I'd like to purchase a new trailer instead of rehabbing the terribly rusted and busted trailer that came with my Alumacraft Model FL. Can someone point me in the right direction? I'm not seeing anything online that looks to be made to transport a small V-hull type boat. All i'm seeing are flat bottom boat trailers for 14'ers. Thanks.


----------



## lckstckn2smknbrls (Feb 8, 2018)

It's all about how you set up the bunks and keel rollers.


----------



## WV1951 (Feb 13, 2018)

Do you have a budget? 6-800 bucks should put you in a new one from a dealer and you would have assurance it would fit.


----------



## richg99 (Feb 14, 2018)

Aplin, where are you?

A couple of ideas. In the Houston TX area, Mc Clain makes a ton of well-regarded trailers. In fact, Academy carries two of their galvanized trailers at a number of their stores around the country. The larger of the two would probably do the job, with some mods, as mentioned above.

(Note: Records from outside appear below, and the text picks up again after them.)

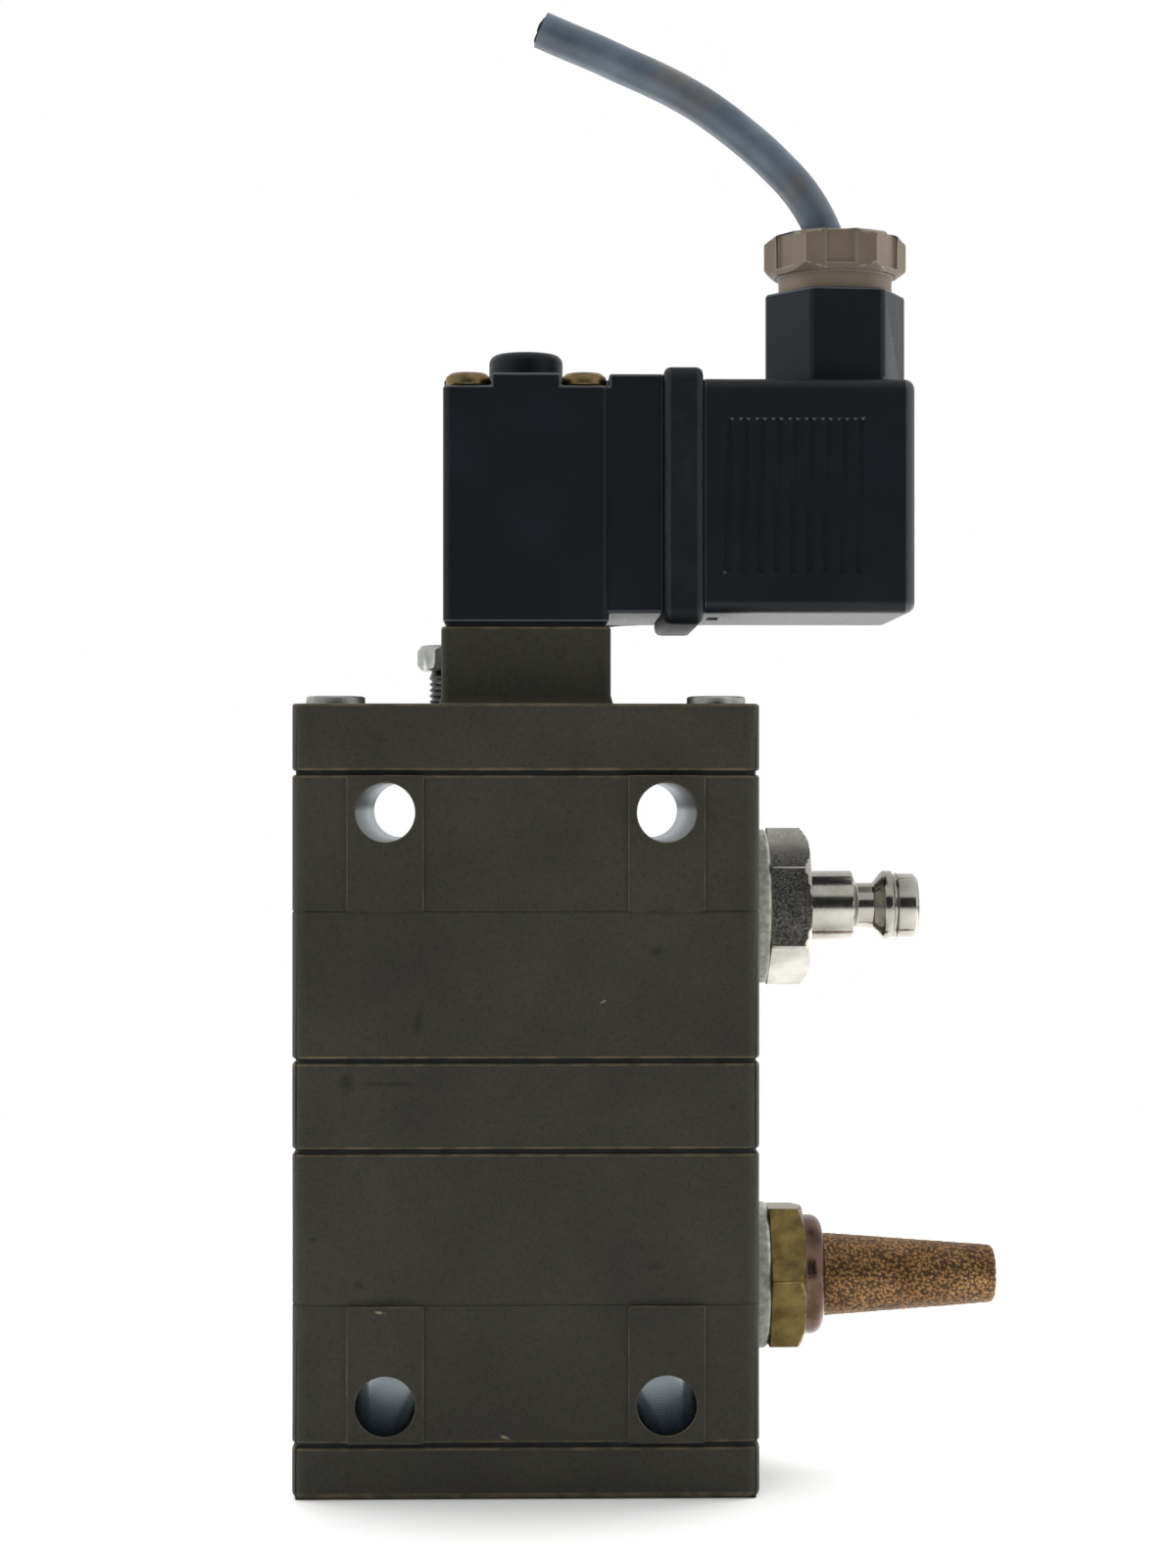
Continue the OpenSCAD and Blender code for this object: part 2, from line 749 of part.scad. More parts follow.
module piston_nut() {
    color(zinc_steel)
    difference() {
        translate([0, 0, z_piston + piston_h]) hexagon(nut_af, nut_h);
        post(0, 0, z_piston, z_piston + piston_h + nut_h + 1, spigot_r + screw_gap);
    }
}

module pilot_gasket() {
    color(rubber_black)
    difference() {
        translate([0, 0, z_pedestal])
            linear_extrude(seal_t)
                rounded_rect(coil_w - 2 * seal_inset, coil_d - 2 * seal_inset, 0.8);
        post(0, 0, z_pedestal - eps, z_coil + eps, tube_r + screw_gap);
        for (p = coil_screw_spots)
            post(p[0], p[1], z_pedestal - eps, z_coil + eps, coil_screw_r + hole_gap);
    }
}

// The outline of a contact blade from x on: the two at the sides stand up, the lower one lies flat
module blade(x, length, spot, play) {
    size = spot[0] == 0 ? [blade_w, blade_t] : [blade_t, blade_w];
    translate([x, spot[0] - size[0] / 2 - play, z_plug + spot[1] - size[1] / 2 - play])
        cube([length, size[0] + 2 * play, size[1] + 2 * play]);
}

// Moulded coil block with its raised middle, neck and socket face
module coil_body() {
    color(black_plastic)
    difference() {
        union() {
            translate([0, 0, z_coil])
                linear_extrude(coil_h + ridge_h) rounded_rect(coil_w, coil_d, 1);
            translate([coil_w / 2 - 1, -neck_d / 2, z_plug - plug_h / 2])
                cube([neck_l + 1, neck_d, neck_h]);
            translate([coil_w / 2, -socket_s / 2, z_plug - socket_s / 2])
                cube([socket_end - coil_w / 2, socket_s, socket_s]);
        }
        for (side = [-1, 1], front = [-1, 1])
            translate([side < 0 ? -coil_w / 2 - 1 : coil_w / 2 - pocket_w,
                    front < 0 ? -coil_d / 2 - 1 : coil_d / 2 - pocket_d, z_pockets])
                cube([pocket_w + (side < 0 ? 1 : 0), pocket_d + 1, ridge_h + 1]);
        post(0, 0, z_coil - eps, z_tube_top, tube_r + screw_gap);
        post(0, 0, z_tube_top - eps, z_ridge + eps, button_r + button_gap);
        post(0, 0, bobbin_floor, bobbin_floor + bobbin_l, winding_r + screw_gap);
        for (p = coil_screw_spots)
            post(p[0], p[1], z_coil - eps, z_pockets + eps, coil_screw_r + hole_gap);
        along_x(socket_end - plug_screw_depth, 0, z_plug)
            cylinder(r = plug_screw_r + screw_gap, h = plug_screw_depth + eps);
        for (p = blade_spots) blade(socket_end - blade_seat, blade_seat + eps, p, 0.02);
    }
}

module coil_bobbin() {
    hub = tube_r + screw_gap + 0.8;
    color([0.85, 0.84, 0.80])
    difference() {
        union() {
            post(0, 0, bobbin_floor, bobbin_floor + bobbin_l, hub);
            for (z = [bobbin_floor, bobbin_floor + bobbin_l - 1]) post(0, 0, z, z + 1, winding_r);
        }
        post(0, 0, bobbin_floor - eps, bobbin_floor + bobbin_l + eps, tube_r + screw_gap);
    }
}

module coil_winding() {
    color(copper)
    ring(bobbin_floor + 1, bobbin_floor + bobbin_l - 1, winding_r - 0.2, tube_r + screw_gap + 0.8);
}

// Brass screws with a low round head and a slot
module coil_screws() {
    head_h = 1.7;
    color(brass)
    for (p = coil_screw_spots)
        difference() {
            union() {
                post(p[0], p[1], z_pedestal - coil_screw_depth + 0.3, z_pockets + eps, coil_screw_r);
                post(p[0], p[1], z_pockets, z_pockets + head_h - 0.5, coil_screw_head_r);
                translate([p[0], p[1], z_pockets + head_h - 0.5])
                    cylinder(r1 = coil_screw_head_r, r2 = coil_screw_head_r - 0.6, h = 0.5);
            }
            translate([p[0] - 4, p[1] - 0.4, z_pockets + head_h - 0.8]) cube([8, 0.8, 2]);
        }
}

// Tube round the armature, with a foot flange and a closed top that the button's stem passes
module armature_tube() {
    color(zinc_steel)
    difference() {
        union() {
            post(0, 0, z_flange, z_tube_top, tube_r);
            post(0, 0, z_flange, z_pedestal, flange_r);
        }
        post(0, 0, z_flange - eps, z_tube_top - tube_end_t, tube_r - tube_wall);
        post(0, 0, z_tube_top - tube_end_t - eps, z_tube_top + eps, stem_r + 0.1);
    }
}

module pole_piece() {
    color(spring_steel)
    ring(z_flange, z_pole_top, tube_r - tube_wall - 0.02, pin_r + 0.1);
}

module armature() {
    color(spring_steel) post(0, 0, z_armature, z_armature_top, armature_r);
}

module push_pin() {
    color(brass) post(0, 0, z_poppet + poppet_h, z_armature, pin_r);
}

module pilot_poppet() {
    color(rubber_black) post(0, 0, z_poppet, z_poppet + poppet_h, poppet_r);
}

module pilot_spring() {
    color(spring_steel) spring(z_pilot_floor, z_poppet - z_pilot_floor, 2.3, 0.5, 5);
}

// Round button with a hollow skirt and a stem down to the armature
module override_button() {
    soft = 0.5;
    color(black_plastic) {
        difference() {
            union() {
                post(0, 0, z_skirt, z_button_top - soft, button_r);
                translate([0, 0, z_button_top - soft])
                    cylinder(r1 = button_r, r2 = button_r - soft, h = soft);
            }
            post(0, 0, z_skirt - eps, z_button_roof, button_r - button_wall);
        }
        post(0, 0, z_armature_top + 0.1, z_button_roof + eps, stem_r);
    }
}

module override_spring() {
    color(spring_steel) spring(z_tube_top, z_button_roof - z_tube_top, override_spring_r, override_wire, 6);
}

module contact_blades() {
    color(zinc_steel)
    for (p = blade_spots) blade(socket_end - blade_seat, blade_l, p, 0);
}

// Rubber band that closes the joint between the coil's socket face and the plug
module plug_gasket() {
    color(rubber_black)
    along_x(plug_x - band_w, 0, z_plug)
        difference() {
            linear_extrude(band_w) rounded_rect(band_h, band_d, band_corner);
            translate([0, 0, -eps])
                linear_extrude(band_w + 2 * eps)
                    square(socket_s + 0.1, center = true);
        }
}

// Plug housing: a box open to the left, with ribbed sides and the tower for the gland
module plug_housing() {
    inner = plug_h - 2 * plug_wall;
    color(black_plastic)
    difference() {
        union() {
            along_x(plug_x, 0, z_plug) linear_extrude(plug_l) rounded_rect(plug_h, plug_h, plug_corner);
            translate([tower_x, 0, z_tower - 1])
                rotate(tower_turn) intersection() {
                    cylinder(d = tower_ac, h = tower_h + 1, $fn = 6);
                    cylinder(r = tower_round, h = tower_h + 1);
                }
        }
        translate([plug_x - eps, -inner / 2, z_plug - inner / 2])
            cube([plug_l - plug_wall + eps, inner, inner]);
        translate([tower_x, 0, z_tower - plug_wall - 1])
            cylinder(r = gland_thread_r + screw_gap, h = tower_h + plug_wall + 2);
        along_x(plug_x, 0, z_plug) cylinder(r = plug_screw_r + hole_gap, h = plug_l + 1);
        along_x(plug_x + plug_l - plug_head_t - plug_head_sink, 0, z_plug)
            cylinder(r = plug_head_r + hole_gap, h = plug_head_t + 1);
        for (i = [0:groove_count - 1], side = [-1, 1])
            translate([groove_x + i * groove_pitch - groove_w / 2,
                    side < 0 ? -plug_h / 2 - 1 : plug_h / 2 - groove_depth, z_plug - groove_h / 2])
                cube([groove_w, 1 + groove_depth, groove_h]);
        translate([plug_x + 1.3, -4, z_plug - plug_h / 2 - 1]) cube([1.3, 6, 2]);
    }
}

// Block in the plug that grips the blades, with a bore for the long screw
module terminal_block() {
    slot = 0.1;
    color([0.20, 0.21, 0.22])
    difference() {
        translate([block_x, -block_s / 2, z_plug - block_s / 2]) cube([block_l, block_s, block_s]);
        for (p = blade_spots) blade(block_x - eps, blade_l - blade_seat + 0.5, p, slot);
        along_x(block_x - 1, 0, z_plug) cylinder(r = plug_screw_r + hole_gap, h = block_l + 2);
        for (p = blade_spots)
            along_x(block_end - terminal_depth, p[0], z_plug + p[1])
                cylinder(r = terminal_r + screw_gap, h = terminal_depth + eps);
    }
}

module terminal_screws() {
    color(brass)
    for (p = blade_spots)
        difference() {
            union() {
                along_x(block_end - terminal_depth + 0.3, p[0], z_plug + p[1])
                    cylinder(r = terminal_r, h = terminal_depth);
                along_x(block_end, p[0], z_plug + p[1]) cylinder(r = terminal_head_r, h = 1.6);
            }
            translate([block_end + 0.9, p[0] - 3, z_plug + p[1] - 0.3]) cube([1, 6, 0.6]);
        }
}

// Long screw through the plug into the coil's socket face
module plug_screw() {
    head_x = plug_x + plug_l - plug_head_t - plug_head_sink;
    start = socket_end - plug_screw_depth + 0.5;
    color(zinc_steel)
    difference() {
        union() {
            along_x(start, 0, z_plug) cylinder(r = plug_screw_r, h = head_x - start + eps);
            along_x(head_x, 0, z_plug) cylinder(r = plug_head_r, h = plug_head_t);
        }
        translate([head_x + plug_head_t - 0.9, -4, z_plug - 0.4]) cube([2, 8, 0.8]);
    }
}

module gland_grommet() {
    color(rubber_black)
    translate([tower_x, 0, 0])
        ring(z_grommet, z_grommet + grommet_h, gland_thread_r - 0.1, cable_r + 0.02);
}

module gland_washer() {
    color(zinc_steel)
    translate([tower_x, 0, 0])
        ring(z_gland - gland_washer_t, z_gland, gland_thread_r - 0.2, cable_r + 0.5);
}

// Gland nut: thread, shoulder ring and a hexagon with a shallow grip groove in each flat
module gland_nut() {
    z_hex = z_tower_top + gland_ring_h;
    flat = nut_ac / 2 * cos(30);
    color(nut_beige)
    translate([tower_x, 0, 0])
        difference() {
            union() {
                post(0, 0, z_gland, z_tower_top + eps, gland_thread_r);
                post(0, 0, z_tower_top, z_hex + eps, gland_ring_r);
                translate([0, 0, z_hex]) hexagon(nut_ac * cos(30), nut_hex_h, true, true);
            }
            post(0, 0, z_gland - eps, z_hex + nut_hex_h + eps, gland_bore_r);
            for (a = [0:60:300])
                rotate(a + 30)
                    translate([flat - grip_depth, -grip_w / 2, z_hex + 0.8])
                        cube([2, grip_w, nut_hex_h]);
        }
}

// Three cores from the cable's sheath to the terminals
module cable_cores() {
    color([0.45, 0.30, 0.20])
    for (i = [0:len(blade_spots) - 1]) {
        p = blade_spots[i];
        start = [tower_x + (i == 2 ? 1.1 : -0.4), i == 2 ? 0 : (p[0] > 0 ? 1 : -1), z_tail];
        side = i == 2 ? 3.2 : p[0];
        stop = [block_end + 1.6 + core_r + 0.1, p[0], z_plug + p[1]];
        swept_tube([start, start + [0, 0, -1], [start[0], side * 0.5, z_tail - 2.3],
            [tower_x - 1, side, (z_tail + stop[2]) / 2 - 0.5], stop + [0.4, 0, i == 2 ? 2.5 : 1], stop],
            core_r, 8, [1, 0.2, 0]);
    }
}

module cable_tail() {
    color(cable_grey) post(tower_x, 0, z_tail, cable_route[0][1], cable_r);
}

module cable() {
    color(cable_grey)
    swept_tube([for (p = cable_route) [p[0], 0, p[1]]], cable_r, cable_sides, [0, 1, 0]);
}

bottom_cap();
bottom_gasket();
lower_body();
lower_gasket();
mid_plate();
upper_gasket();
upper_body();
cover_gasket();
top_cover();
tie_screws();
throttle_screw();
inlet_washer();
inlet_nipple();
muffler_washer();
muffler_base();
muffler_element();
spool();
spool_seals();
stem_bush();
return_spring();
control_piston();
piston_ring();
piston_nut();
pilot_gasket();
coil_body();
coil_bobbin();
coil_winding();
coil_screws();
armature_tube();
pole_piece();
armature();
push_pin();
pilot_poppet();
pilot_spring();
override_button();
override_spring();
contact_blades();
plug_gasket();
plug_housing();
terminal_block();
terminal_screws();
plug_screw();
gland_grommet();
gland_washer();
gland_nut();
cable_cores();
cable_tail();
cable();
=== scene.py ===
import math

import bmesh
import bpy
from mathutils import Matrix, Vector, noise


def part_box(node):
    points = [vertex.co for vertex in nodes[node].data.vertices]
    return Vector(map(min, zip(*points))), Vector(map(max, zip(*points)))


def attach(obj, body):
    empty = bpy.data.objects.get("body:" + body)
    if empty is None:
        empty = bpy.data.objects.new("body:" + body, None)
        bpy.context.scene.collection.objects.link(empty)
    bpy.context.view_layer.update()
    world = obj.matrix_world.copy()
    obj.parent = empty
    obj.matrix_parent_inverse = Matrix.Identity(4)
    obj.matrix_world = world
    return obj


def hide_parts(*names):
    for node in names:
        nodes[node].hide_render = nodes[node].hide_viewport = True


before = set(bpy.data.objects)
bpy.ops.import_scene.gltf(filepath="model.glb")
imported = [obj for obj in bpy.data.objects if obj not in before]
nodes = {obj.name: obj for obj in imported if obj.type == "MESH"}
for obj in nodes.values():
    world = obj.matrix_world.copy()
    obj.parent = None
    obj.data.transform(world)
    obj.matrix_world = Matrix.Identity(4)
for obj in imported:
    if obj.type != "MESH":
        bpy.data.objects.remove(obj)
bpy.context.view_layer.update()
mm = 0.001


def linear(hexColour):
    # sRGB hex to the linear colour that shaders work in
    parts = [int(hexColour[i:i + 2], 16) / 255 for i in (1, 3, 5)]
    return (*[c / 12.92 if c <= 0.04045 else ((c + 0.055) / 1.055) ** 2.4 for c in parts], 1)


# Camera, light and floor

cameraSettings = {
    "place": (-0.45, -379.5, 82.6),  # mm
    "turn": (90.2, 0, -1.18),  # degrees
    "lens": 69.9,
    "sensor": 36,
}


def makeCamera(s):
    camera = bpy.data.objects.new("camera", bpy.data.cameras.new("camera"))
    camera.location = Vector(s["place"]) * mm
    camera.rotation_euler = [math.radians(a) for a in s["turn"]]
    camera.data.lens = s["lens"]
    camera.data.sensor_width = s["sensor"]
    camera.data.clip_start = 0.01
    bpy.context.scene.collection.objects.link(camera)
    bpy.context.scene.camera = camera
    print("camera made")


def addNode(tree, kind, settings=None, links=None):
    # settings name an input, or else a property; links name or number an input
    node = tree.nodes.new(kind)
    for key, value in (settings or {}).items():
        if key == "ramp":
            stops = node.color_ramp.elements
            while len(stops) < len(value):
                stops.new(1)
            for stop, (place, colour) in zip(stops, value):
                stop.position = place
                stop.color = linear(colour)
        elif isinstance(key, int) or key in node.inputs:
            node.inputs[key].default_value = value
        else:
            setattr(node, key, value)
    for key, socket in (links or {}).items():
        tree.links.new(socket, node.inputs[key])
    return node


lightSettings = {
    "ambient": 0.33,  # strength of the world on matt surfaces
    "background": 1.0,
    "top": {"place": (60, 300, 520), "size": 700, "power": 7.0},
    "left": {"place": (-480, 160, 260), "size": 500, "power": 3.0},
    "right": {"place": (520, 120, 240), "size": 500, "power": 3.0},
    "front": {"place": (-160, -620, 420), "size": 600, "power": 2.0},
    "aim": (5, 0, 85),
}


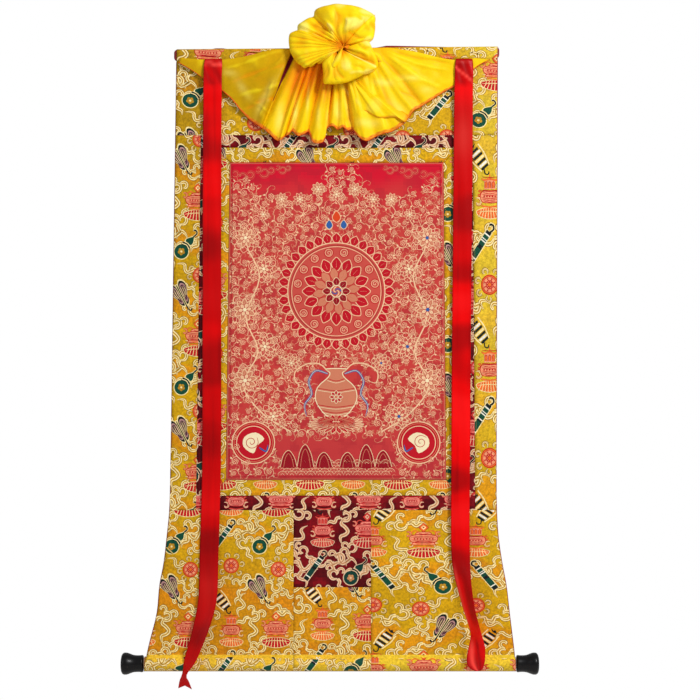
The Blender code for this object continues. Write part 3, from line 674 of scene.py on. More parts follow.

Harbor Freight offers a bolt-together boat trailer for small dollars $$$. I have never owned any of their trailers...and they are NOT galvanized..but some people have been happy with the HF trailer.


----------



## WV1951 (Feb 14, 2018)

richg99 said:


> Harbor Freight offers a bolt-together boat trailer for small dollars $$$. I have never owned any of their trailers...and they are NOT galvanized..but some people have been happy with the HF trailer.



I didn't see any on the HF web site. Maybe they dropped them?


----------